Here’s the third window, one way of seeing the impact of this crime.

 

Echo

The first post in this series dealt with how the robbery impacted my family’s body-brains; the second dealt with its symbiotic relationship with our sociogeographical location. This third window is broken and covered in fingerprints the cops don’t bother dusting for, like the real one, including the dirt on the floor, the night we came home. It has to do with how this crime echoes with the deepest grief of my life. Our lives.

All my relations.

My amazing mum completely, thoroughly inculcated me with a few lessons, one of which was titled It’s Just Stuff. Whatever I wrecked or lost, after whatever sort of scolding fit the nature of my error, she’d exhale with her arms floating briefly upwards, with an oh well honey: It’s Just Stuff. So it was that the first several hundred sentences I uttered upon learning of the robbery were, My kids are safe.

It’s taken me a long time to understand that many things I always thought of as “just what my family’s like” are actually Indigenous cultural orientations to the world, echoes of practices thousands of years old and ready to be claimed and celebrated for what they are. So. Lack of identification with personal or private property, check. Ha! So no, this whole experience really, really didn’t have much to do with material possessions. Not for me.

I wanted to start with a good thing like that, because it’s been a complex and heavy year to be Indigenous. My family is Saulteaux/Red River Metis from central Manitoba, from land just off a reserve, and miraculously I have no immediate family members who are residential institution survivors – a long story, some of which I don’t know, some of it almost certainly to do with grandpa’s genius. Or kookoo’s. Anyhow.

Last May when the initial 215 grave sites got media attention and the public remembered what we never forgot, fresh-old feelings grew white-hot for many Indigenous people. It was so hard to abide the claims to “shock” or any language around it being a “reminder” of a “sad chapter in Canada’s past”, or a “shameful legacy”. I was hearing new unpleasant stories my mum was remembering now, not in history. It’s all present, tense, and the reality for living people.

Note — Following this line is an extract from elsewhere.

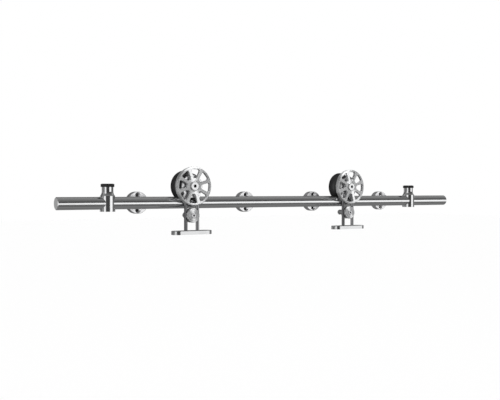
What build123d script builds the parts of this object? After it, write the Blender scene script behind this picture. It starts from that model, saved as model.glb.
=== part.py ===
from build123d import *
import math
import os

# Sliding door track: a round bar on wall standoffs, two end stops and two spoked-wheel trolleys.
# Millimetres. +X runs along the bar, +Y points into the wall, +Z is up.
# The origin is the centre of the leftmost wall flange, on its wall face.

# ---- bar and wall fixings ----
bar_radius = 12.5
bar_length = 1056.0
bar_end_chamfer = 1.0
bar_to_wall = 46.0
bar_y = -bar_to_wall
bar_left_x = -184.0
flange_from_bar_end = [184.0, 450.0, 642.0, 860.0]
flange_radius = 23.0
flange_thickness = 15.0
flange_edge_chamfer = 1.0
wall_screw_spacing = 31.5
wall_screw_hole_radius = 2.75
wall_screw_head_radius = 6.0
wall_screw_head_depth = 3.25
standoff_radius = 8.0
standoff_front_gap = 2.8
stud_radius = 3.0
stud_z = -3.2
stud_in_bar = 9.0
stud_in_flange = 8.0
thread_gap = 0.05

# ---- shared by many cuts ----
over_cut = 1.0
hole_spare = 1.0
fine_chamfer = 0.4

# ---- end stops ----
stop_from_bar_end = {"left": 104.5, "right": 927.0}
stop_base_radius = 15.0
stop_base_bottom = -16.7
stop_base_top = 14.2
stop_neck_radius = 11.3
stop_neck_bottom = 23.0
stop_neck_top = 32.0
stop_bore_gap = 0.05
bumper_radius = 13.4
bumper_height = 6.0
bumper_edge_round = 0.8
bumper_rib_height = 0.6
bumper_rib_width = 1.8
bumper_rib_margin = 2.0
bumper_rib_count = 6
bumper_screw_head_radius = 4.5
bumper_screw_head_height = 2.5
bumper_screw_radius = 2.5
bumper_screw_length = 11.0
bumper_screw_socket_size = 4.0
bumper_screw_socket_depth = 1.4
set_screw_radius = 3.0
set_screw_length = 4.0
set_screw_tip_gap = 0.1
set_screw_socket_size = 3.0
set_screw_socket_depth = 2.0

# ---- trolley wheel ----
trolley_from_bar_end = {"left": 284.0, "right": 709.0}
rolling_gap = 0.3
axle_height = 34.3
groove_radius = bar_radius + rolling_gap
roller_front_radius = 27.0
roller_rear_radius = 33.4
roller_front = -12.5
roller_rear = 14.5
roller_edge_round = 0.8
roller_recess_depth = 3.0
roller_recess_radii = (11.0, 19.0)
axle_radius = 5.0
fit_gap = 0.02
disc_radius = 40.5
disc_front = -30.1
disc_back = -21.3
disc_edge_round = 2.4
disc_back_chamfer = 0.6
disc_relief_radii = (12.0, 37.5)
disc_relief_depth = 2.8
window_count = 8
window_start_angle = 5.0
window_edge_chamfer = 0.5
window_inner_round = 5.4
window_inner_centre = 21.6
window_outer_round = 3.6
window_outer_centre = 32.4
window_outer_angle = 10.0
hub_ring_radii = (10.6, 11.4)
hub_ring_depth = 0.5
cap_radius = 9.5
cap_height = 2.6
cap_edge_round = 1.4
cap_socket_size = 6.4
cap_socket_depth = 4.6
cap_collar_radius = 4.9
cap_collar_length = 3.0
cap_shank_radius = 3.0
cap_shank_length = 14.0
axle_front = disc_front + 3.4
axle_nut_size = 16.0
axle_nut_height = 6.0
axle_washer_radius = 10.5
axle_washer_height = 1.5
axle_end_overhang = 1.5

# ---- trolley bearing (10 x 26 x 8 ball bearing) ----
bearing_outer_radius = 13.0
bearing_race_inner_radius = 10.9
bearing_hub_outer_radius = 7.1
bearing_width = 8.0
ball_radius = 2.1
ball_count = 8
shim_radius = 7.0

# ---- trolley hanger ----
leg_radius = 3.7
leg_half_spacing = 13.75
leg_plane = -16.9
head_radius = 24.0
head_half_width = 18.5
head_bottom = 10.0
head_edge_chamfer = 0.6
leg_spigot_radius = 2.5
leg_spigot_length = 12.0
foot_length = 92.0
foot_width = 28.0
foot_top = -58.5
foot_thickness = 8.0
foot_edge_chamfer = 0.5
foot_hole_spacing = 64.0
foot_hole_radius = 3.25
foot_head_radius = 6.2
leg_screw_radius = 2.5
leg_screw_length = 22.0
leg_screw_head_radius = 4.6
leg_screw_head_depth = 2.4
leg_screw_socket_size = 3.0
leg_screw_socket_depth = 1.8

# ---- anti-jump clamp ----
clamp_height = -27.0
clamp_radius = 14.8
clamp_front_thickness = 5.3
clamp_rear_thickness = 4.0
clamp_leg_gap = 0.3
clamp_edge_chamfer = 0.8
clamp_step_radius = 11.0
clamp_step_height = 0.8
clamp_guide_radius = leg_half_spacing - leg_radius - clamp_leg_gap
clamp_guide_end = -13.8
clamp_bolt_radius = 3.0
clamp_bolt_head_radius = 5.0
clamp_bolt_head_height = 1.4
clamp_bolt_socket_size = 4.0
clamp_bolt_socket_depth = 3.0
clamp_sleeve_radius = 5.4
clamp_sleeve_end = 7.6
clamp_nut_size = 12.0
clamp_nut_hex_length = 4.0
clamp_nut_dome_radius = 5.9


def rod(radius, start, end):
    """A cylinder of the given radius from one point to another."""
    run = Vector(*end) - Vector(*start)
    plane = Plane(origin=start, z_dir=run)
    return plane * Cylinder(radius, run.length, align=(Align.CENTER, Align.CENTER, Align.MIN))


def rod_y(radius, x, z, y_from, y_to):
    """A cylinder along Y."""
    return rod(radius, (x, y_from, z), (x, y_to, z))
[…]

Many parents in the community shared about their little ones at different ages trying to process what they were hearing in the media; many said their kids insisted on sleeping with them again, were scared, uncontrollably sad. My own youngest was afraid of being “stolen” from me, and refused to get in an uber lest the driver take him away… then his brother called from the destination saying that he wasn’t comfortable with his brother alone in transit either and was coming to get him, just an awful, tearful day.

I need to rewind for a second: at the start of the pandemic, at the end of a long, bad relationship, I became a single parent. So I’d spent the duration like Mummy’s got this – I got the food – I got your appointments – I got you with your schoolwork, etc., to reassure them.

So at that time, as the “discoveries” piled up, I said over and over, You are safe at home with me. You are safe here. Nothing bad can happen while you’re home where you belong. So many times, a soft mantra at snuggle time. I meant it and believed it.

Stolen. That is what was stolen. Months of convincing him and months of progress towards that little person’s coming to feeling safe again. Our sanctuary was violated at the exact moment it could do the most damage… To remind you. You do not have a home. You belong nowhere. A bit close to the bone, even on a good day, for any “halfbreed” (also called “Road Allowance People”), but for me, the storm was too perfect, and I lost much progress I had made too.

Though I’ve been researching and writing in this field for years, I only now fully understand how experiencing a violent crime is never, ever just what and when it is: it extends so deep and so far, even thousands of years. Well, we have been here forever. And I will belong here again. We belong here.